CR: You’ll be saying the Mass that kicks off the Fortnight here in Baltimore, at the Basilica of the National Shrine of the Assumption of the Blessed Virgin Mary. What is the significance of this particular place for the Fortnight?

+WEL: We’re having this opening Mass in the nation’s oldest Cathedral. The first archbishop in the United States, John Carroll, comes from a Catholic family that experienced limitations and bias because they were Catholic, yet they persevered and they were at the heart of the American experiment to grant full religious liberty to all. Archbishop Carroll’s cousin was a signer of the Declaration of Independence.

This basilica stands as a testament to a new country founded on the proposition that all are created equal, and endowed, by the Creator, with rights to life, liberty and happiness. So here we are at that place, opening up a two-week period of prayer and catechesis in defense of religious liberty.

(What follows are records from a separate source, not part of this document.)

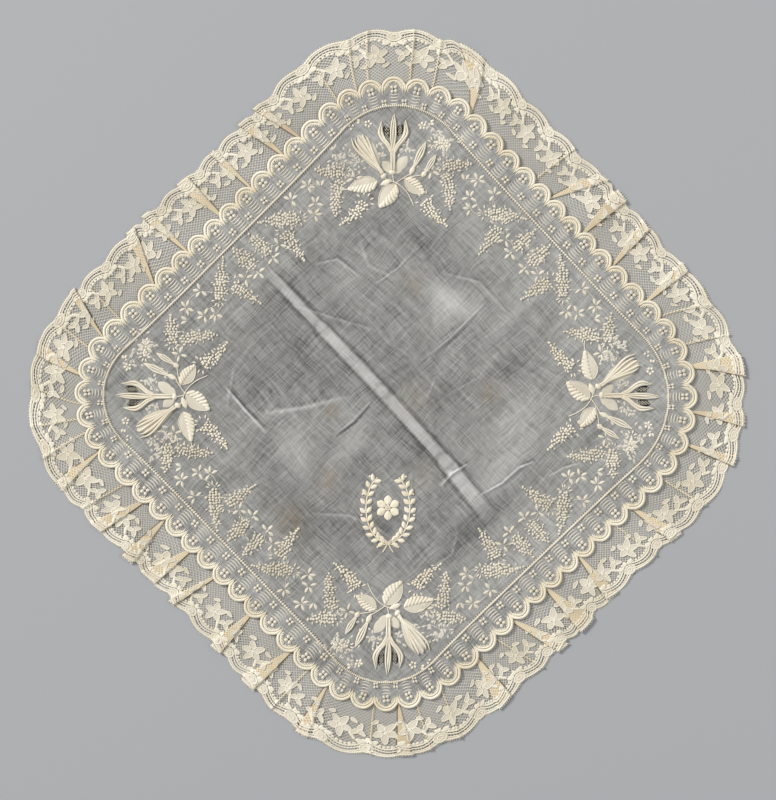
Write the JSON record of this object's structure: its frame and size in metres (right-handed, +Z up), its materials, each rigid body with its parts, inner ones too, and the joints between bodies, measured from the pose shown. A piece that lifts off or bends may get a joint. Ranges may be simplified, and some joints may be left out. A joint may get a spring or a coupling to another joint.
{
  "type": "lace handkerchief",
  "caption": "Square linen handkerchief with rounded corners, a scalloped whitework edge, corner sprays and a pleated lace frill, lying flat.",
  "frame": {"origin": "on the underside, below the middle of the handkerchief's bounding box", "axes": "+Z up out of the face that shows; X and Y run along the sides of the square"},
  "size_m": [0.4052, 0.3996, 0.0036],
  "materials": {
    "linen": "fine plain-woven lawn, thin enough to look grey, with cream cotton embroidery",
    "lace": "fine cream net with worked flower sprigs, aged slightly yellow"
  },
  "bodies": {
    "root": {"linen": "linen", "lace_frill": "lace"}
  },
  "joints": []
}
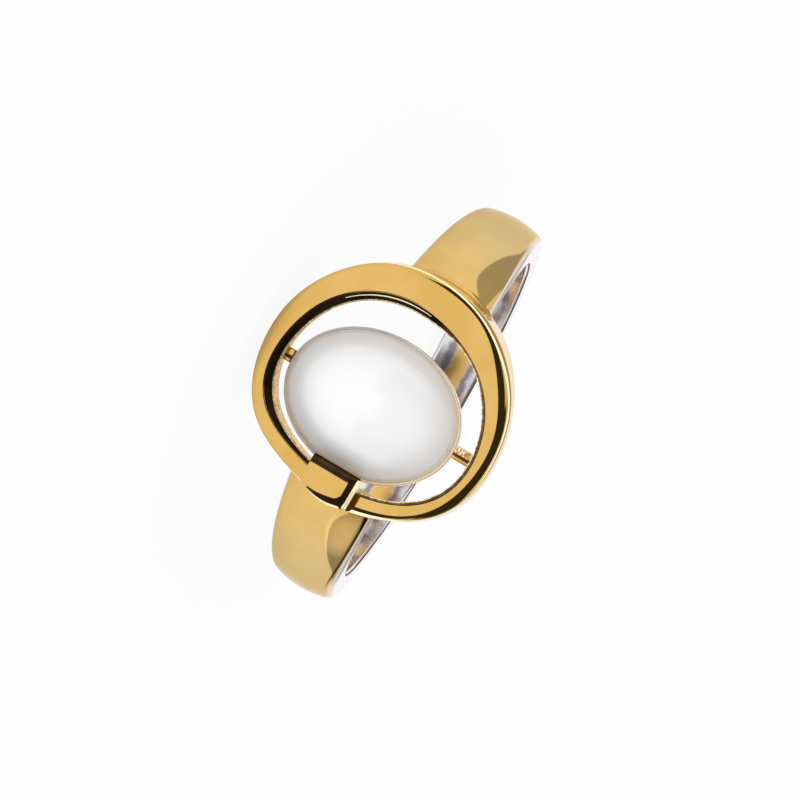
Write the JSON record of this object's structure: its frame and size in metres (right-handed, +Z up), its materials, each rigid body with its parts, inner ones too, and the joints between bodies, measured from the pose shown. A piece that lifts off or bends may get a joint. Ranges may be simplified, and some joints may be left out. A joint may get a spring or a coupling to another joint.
{
  "type": "mother-of-pearl ring",
  "caption": "Gold finger ring with an oval mother-of-pearl cabochon hung inside an open crescent hoop on a tapering band.",
  "frame": {"origin": "middle of the ring's footprint, on the table that it lies on", "axes": "+Z up; -Y the way the head faces; +X towards the raised tab; the finger hole's axis leans 14 degrees back from +Z"},
  "size_m": [0.0214, 0.0238, 0.013],
  "materials": {
    "gold": "polished yellow gold, paler inside the band",
    "pearl": "milky white mother-of-pearl, polished"
  },
  "bodies": {
    "root": {"gold_frame": "gold", "pearl_cabochon": "pearl"}
  },
  "joints": []
}
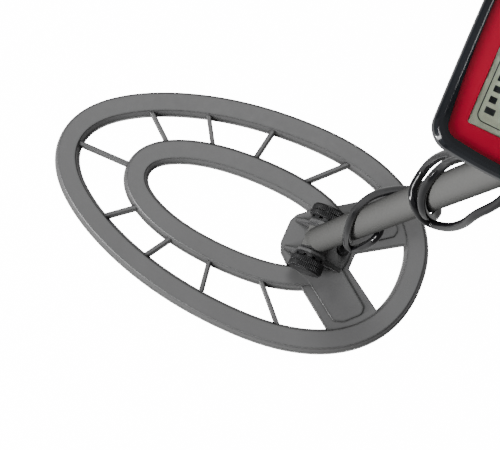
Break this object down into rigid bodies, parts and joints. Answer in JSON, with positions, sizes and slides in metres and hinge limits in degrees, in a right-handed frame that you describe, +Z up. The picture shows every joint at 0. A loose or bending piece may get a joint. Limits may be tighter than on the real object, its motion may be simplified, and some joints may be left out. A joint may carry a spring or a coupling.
{
  "type": "metal detector",
  "caption": "Hand-held metal detector with an open elliptical search coil on a tilting yoke, telescoping stem, S-shaped handle rod, display housing and forearm rest.",
  "frame": {"origin": "on the coil's flat lower face, straight under the tilt bolt", "axes": "+Z up, +X to the rear (towards the person who holds it), +Y to that person's right"},
  "size_m": [0.3563, 0.1648, 1.1143],
  "materials": {
    "coil_plastic": "satin moulded",
    "cover_plastic": "satin moulded",
    "copper": "enamelled wire",
    "black_rubber": "matte",
    "cable_jacket": "glossy",
    "black_nylon": "satin moulded",
    "stem_plastic": "satin",
    "painted_tube": "satin powder coat",
    "spring_steel": "zinc plated",
    "grip_foam": "closed-cell foam",
    "cup_plastic": "moulded grain",
    "pad_foam": "neoprene",
    "webbing": "woven",
    "housing_gloss": "glossy",
    "red_panel": "semi-gloss print",
    "clear_window": "clear",
    "display_glass": "display",
    "board_green": "solder mask",
    "speaker_black": "paper cone",
    "battery_wrap": "film",
    "plated_metal": "nickel",
    "key_rubber": "silicone"
  },
  "bodies": {
    "handle": {"handle_rod": "painted_tube", "middle_rod": "painted_tube", "lower_collet": "black_nylon", "upper_collet": "black_nylon", "hand_grip": "grip_foam", "rod_cap": "black_nylon", "front_bezel": "housing_gloss", "rear_shell": "housing_gloss", "face_panel": "red_panel", "display_lens": "clear_window", "display_module": "display_glass", "circuit_board": "board_green", "speaker": "speaker_black", "battery_tray": "black_nylon", "batteries": "battery_wrap", "headphone_jack": "black_nylon", "cable_socket": "plated_metal", "cable_plug": "black_rubber", "saddle_upper": "black_nylon", "saddle_lower": "black_nylon", "saddle_screws": "spring_steel", "cable_upper": "cable_jacket", "cable_tie": "webbing"},
    "stem": {"lower_stem": "stem_plastic", "stem_plug": "black_nylon", "friction_washers": "black_rubber", "cable_wound": "cable_jacket"},
    "coil": {"coil_shell": "coil_plastic", "coil_cover": "cover_plastic", "transmit_winding": "copper", "receive_winding": "copper", "coil_grommet": "black_rubber", "cable_tail": "cable_jacket", "toothed_collars": "black_nylon"},
    "bolt": {"tilt_bolt": "black_nylon", "bolt_knob": "black_nylon"},
    "lock_knob": {"lock_knob": "black_nylon"},
    "lower_collar": {"lower_collar": "black_nylon"},
    "upper_collar": {"upper_collar": "black_nylon"},
    "snap_button": {"snap_button": "spring_steel", "snap_spring": "spring_steel"},
    "arm_rest": {"arm_clamp": "black_nylon", "arm_cup": "cup_plastic", "arm_screws": "spring_steel", "arm_pad": "pad_foam", "arm_strap": "webbing"},
    "arm_knob": {"arm_knob": "black_nylon"},
    "battery_door": {"battery_door": "housing_gloss"},
    "plug_nut": {"plug_nut": "plated_metal"},
    "power_key": {"power_key": "key_rubber"},
    "mode_key": {"mode_key": "key_rubber"},
    "minus_key": {"minus_key": "key_rubber"},
    "plus_key": {"plus_key": "key_rubber"},
    "notch_key": {"notch_key": "key_rubber"},
    "pinpoint_key": {"pinpoint_key": "key_rubber"}
  },
  "joints": [
    {"name": "stem_slide", "type": "slide", "parent": "handle", "child": "stem", "axis": [-0.1994, 0, -0.9799], "range_m": [0, 0.13]},
    {"name": "coil_tilt", "type": "hinge", "parent": "stem", "child": "coil", "pos_m": [0, 0, 0.0297], "axis": [0, 1, 0], "range_deg": [-76, 90]},
    {"name": "bolt_turn", "type": "hinge", "parent": "coil", "child": "bolt", "pos_m": [0, 0, 0.0297], "axis": [0, 1, 0], "continuous": true},
    {"name": "lock_knob_turn", "type": "hinge", "parent": "coil", "child": "lock_knob", "pos_m": [0, 0, 0.0297], "axis": [0, 1, 0], "continuous": true},
    {"name": "lower_collar_twist", "type": "hinge", "parent": "handle", "child": "lower_collar", "pos_m": [0.0931, 0, 0.48733], "axis": [0.1994, 0, 0.9799], "range_deg": [0, 120]},
    {"name": "upper_collar_twist", "type": "hinge", "parent": "handle", "child": "upper_collar", "pos_m": [0.11264, 0, 0.58336], "axis": [0.1994, 0, 0.9799], "range_deg": [0, 120]},
    {"name": "snap_button_press", "type": "slide", "parent": "handle", "child": "snap_button", "axis": [-0.9799, 0, 0.1994], "range_m": [0, 0.003], "stiffness_N_per_m": 400, "springref_m": -0.001},
    {"name": "arm_rest_slide", "type": "slide", "parent": "handle", "child": "arm_rest", "axis": [0.1994, 0, 0.9799], "range_m": [-0.05, 0.02]},
    {"name": "arm_knob_turn", "type": "hinge", "parent": "arm_rest", "child": "arm_knob", "pos_m": [0.07414, 0, 1.01214], "axis": [0.9799, 0, -0.1994], "continuous": true},
    {"name": "battery_door_slide", "type": "slide", "parent": "handle", "child": "battery_door", "axis": [0, -1, 0], "range_m": [0, 0.056]},
    {"name": "plug_nut_turn", "type": "hinge", "parent": "handle", "child": "plug_nut", "pos_m": [0.09276, 0.033, 0.62108], "axis": [0.1994, 0, 0.9799], "continuous": true},
    {"name": "power_key_press", "type": "slide", "parent": "handle", "child": "power_key", "axis": [-0.1994, 0, -0.9799], "range_m": [0, 0.001], "stiffness_N_per_m": 150, "springref_m": -0.0004},
    {"name": "mode_key_press", "type": "slide", "parent": "handle", "child": "mode_key", "axis": [-0.1994, 0, -0.9799], "range_m": [0, 0.001], "stiffness_N_per_m": 150, "springref_m": -0.0004},
    {"name": "minus_key_press", "type": "slide", "parent": "handle", "child": "minus_key", "axis": [-0.1994, 0, -0.9799], "range_m": [0, 0.001], "stiffness_N_per_m": 150, "springref_m": -0.0004},
    {"name": "plus_key_press", "type": "slide", "parent": "handle", "child": "plus_key", "axis": [-0.1994, 0, -0.9799], "range_m": [0, 0.001], "stiffness_N_per_m": 150, "springref_m": -0.0004},
    {"name": "notch_key_press", "type": "slide", "parent": "handle", "child": "notch_key", "axis": [-0.1994, 0, -0.9799], "range_m": [0, 0.001], "stiffness_N_per_m": 150, "springref_m": -0.0004},
    {"name": "pinpoint_key_press", "type": "slide", "parent": "handle", "child": "pinpoint_key", "axis": [-0.1994, 0, -0.9799], "range_m": [0, 0.001], "stiffness_N_per_m": 150, "springref_m": -0.0004}
  ]
}
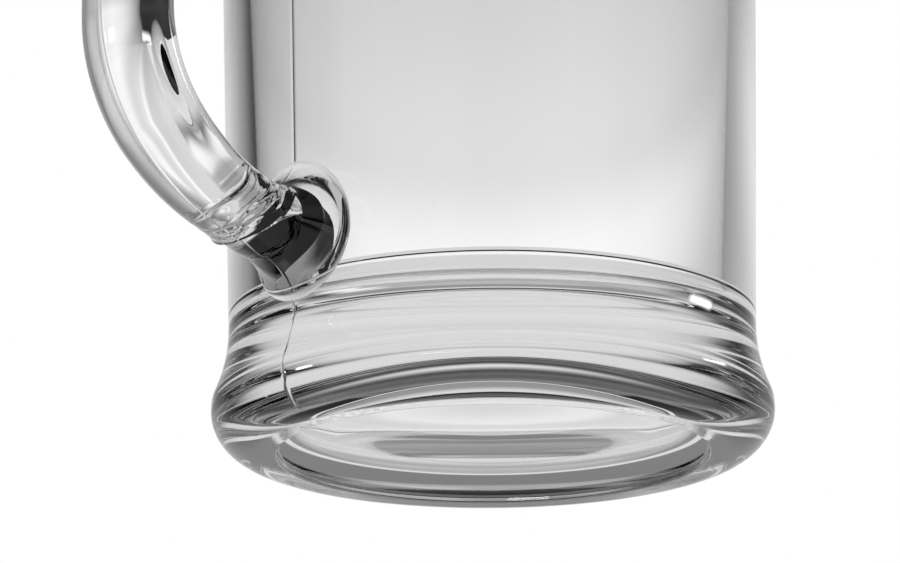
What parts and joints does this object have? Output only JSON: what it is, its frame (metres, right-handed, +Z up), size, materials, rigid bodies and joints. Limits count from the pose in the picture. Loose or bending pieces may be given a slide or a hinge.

It’s entirely appropriate.

CR: What do you hope to see come from the Fortnight for Freedom?

+WEL: What I am hoping is that hundreds of thousands of people will pause to pray—either by coming to an event in their parish or diocese—for the restoration of religious liberty. The Lord said, “Without me, you can do nothing” (John 15:5), so if we are really serious about preserving and restoring religious liberty, then we need to pray for it. That’s number one.

Number two, how many people do we know that have no idea about our country’s recognition of God-given freedoms? So, how important it is that they be educated. I think that if more people stopped and thought about this, about the erosion of liberties, that they’d be willing to speak up about it and do something about it.